§ Supplied information:

• • • •

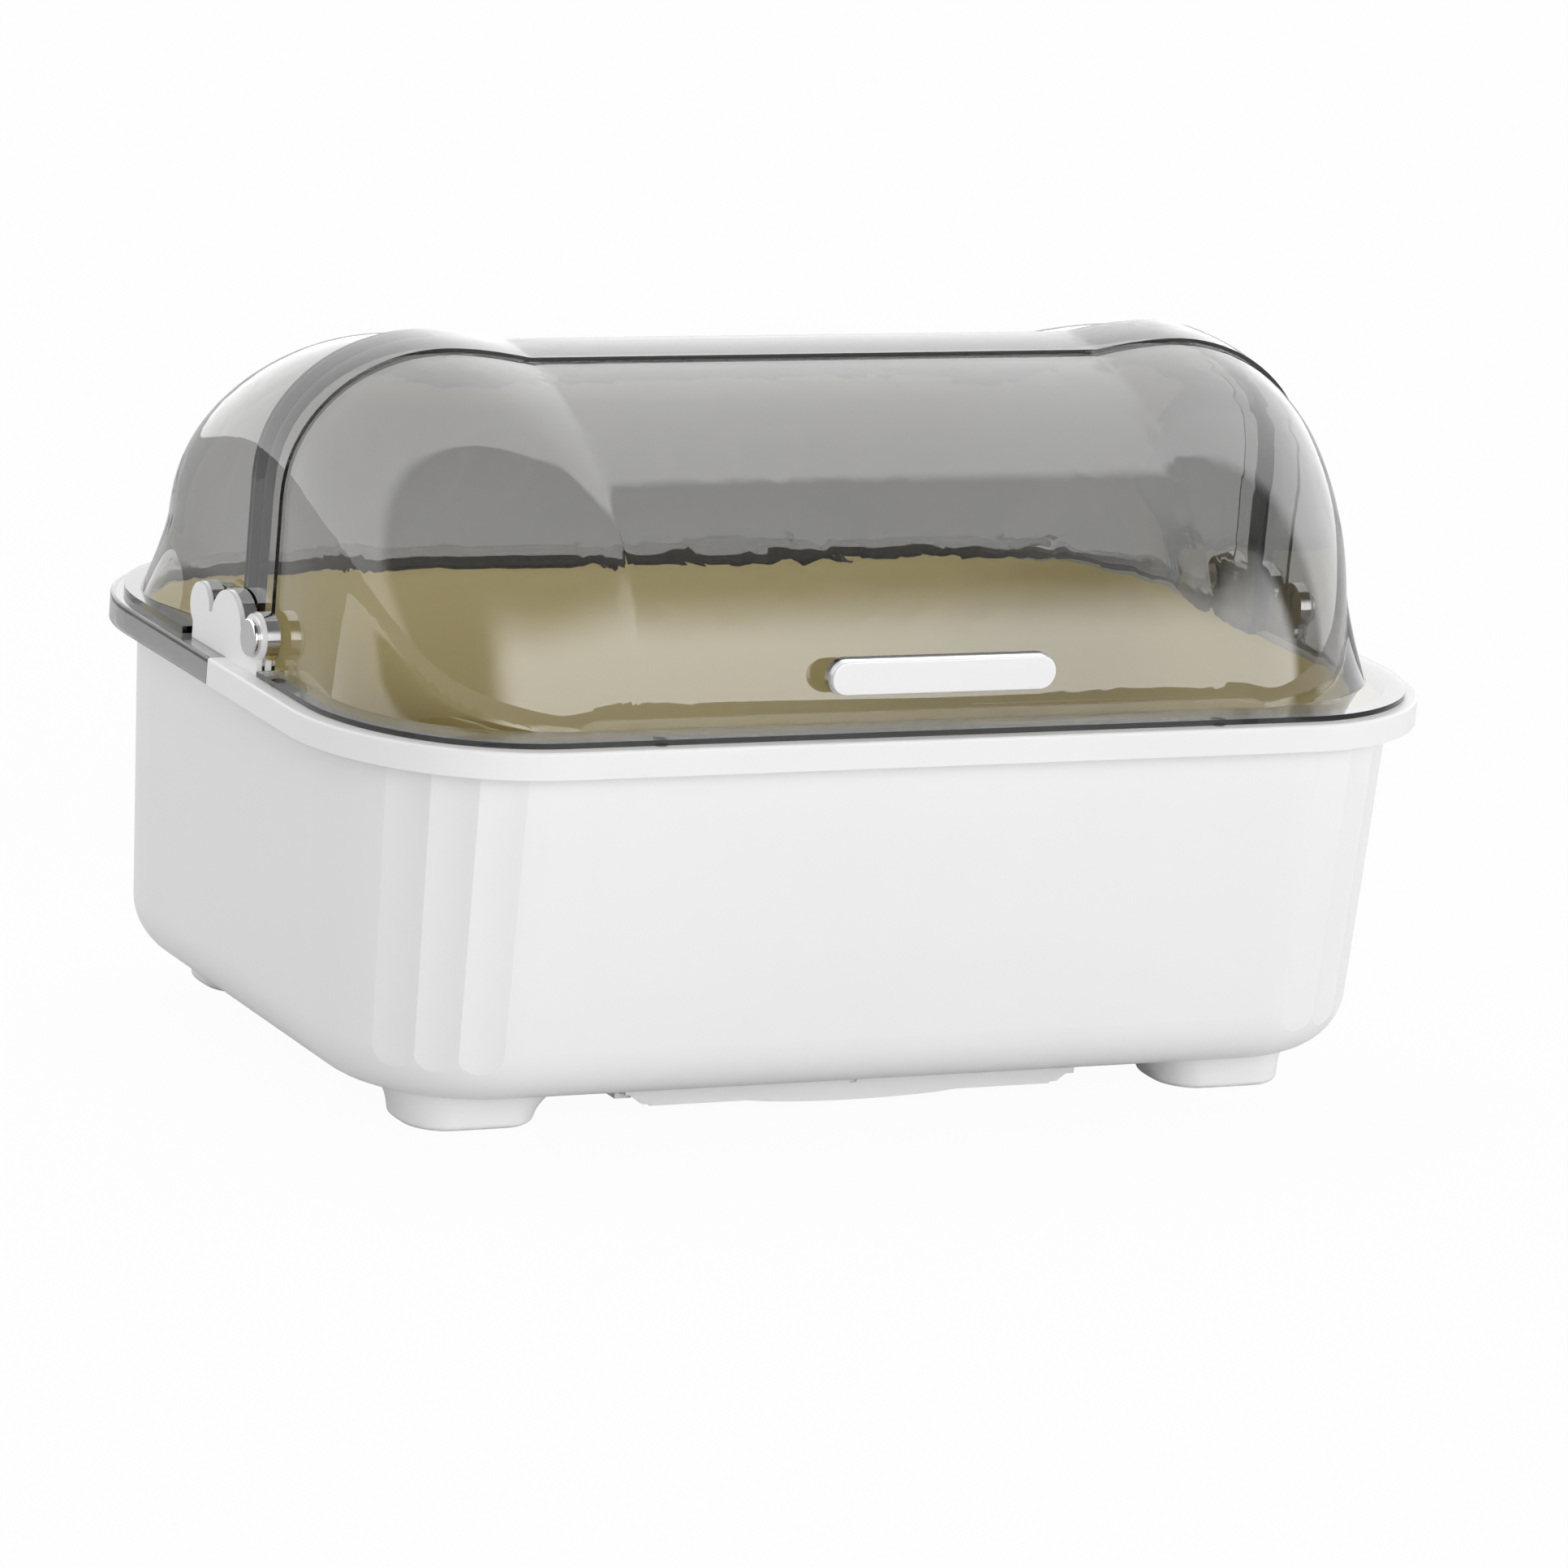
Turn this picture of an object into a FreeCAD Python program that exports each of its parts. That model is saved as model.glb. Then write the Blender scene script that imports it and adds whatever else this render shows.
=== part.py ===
import FreeCAD, Part
import math
import os

# A covered dish drying rack: a white tub on four feet with a drip drawer below it, a drain basket and
# lift-out racks inside, and a smoked clear cover in two halves, of which the front one swings up and back.
# Millimetres, +X to the right, +Y to the back, +Z up, origin on the table under the middle of the tub.

V = FreeCAD.Vector
UP = V(0, 0, 1)
BACK = V(0, 1, 0)
RIGHT = V(1, 0, 0)
FAR = 600.0

# Tub
RIM_WIDTH = 440.0
RIM_DEPTH = 293.0
RIM_CORNER = 73.0
FOOT_HEIGHT = 14.0
TUB_HEIGHT = 133.0
TUB_WALL = 2.4
TUB_BOTTOM_ROUND = 22.0
WALL_DRAFT = 7.0
LIP_HEIGHT = 9.6
LIP_OVERHANG = 9.75
LIP_WALL = 2.2
LIP_EDGE_ROUND = 1.0
FLUTE_COUNT = 3
FLUTE_FIRST_DEG = 35.0
FLUTE_PITCH_DEG = 15.6
FLUTE_RADIUS = 55.0
FLUTE_SINK = 1.1
DRAIN_SLOT_WIDTH = 3.2
DRAIN_SLOT_LENGTH = 56.0
DRAIN_SLOT_GAP = 12.0
DRAIN_SLOT_PITCH = 14.0
DRAIN_SIDE_MARGIN = 30.0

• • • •

§ Exercise objective: Search the lines above for the string "FreeCAD" and copy each line that has it.

§ Response to the exercise:
Turn this picture of an object into a FreeCAD Python program that exports each of its parts. That model is saved as model.glb. Then write the Blender scene script that imports it and adds whatever else this render shows.
import FreeCAD, Part
V = FreeCAD.Vector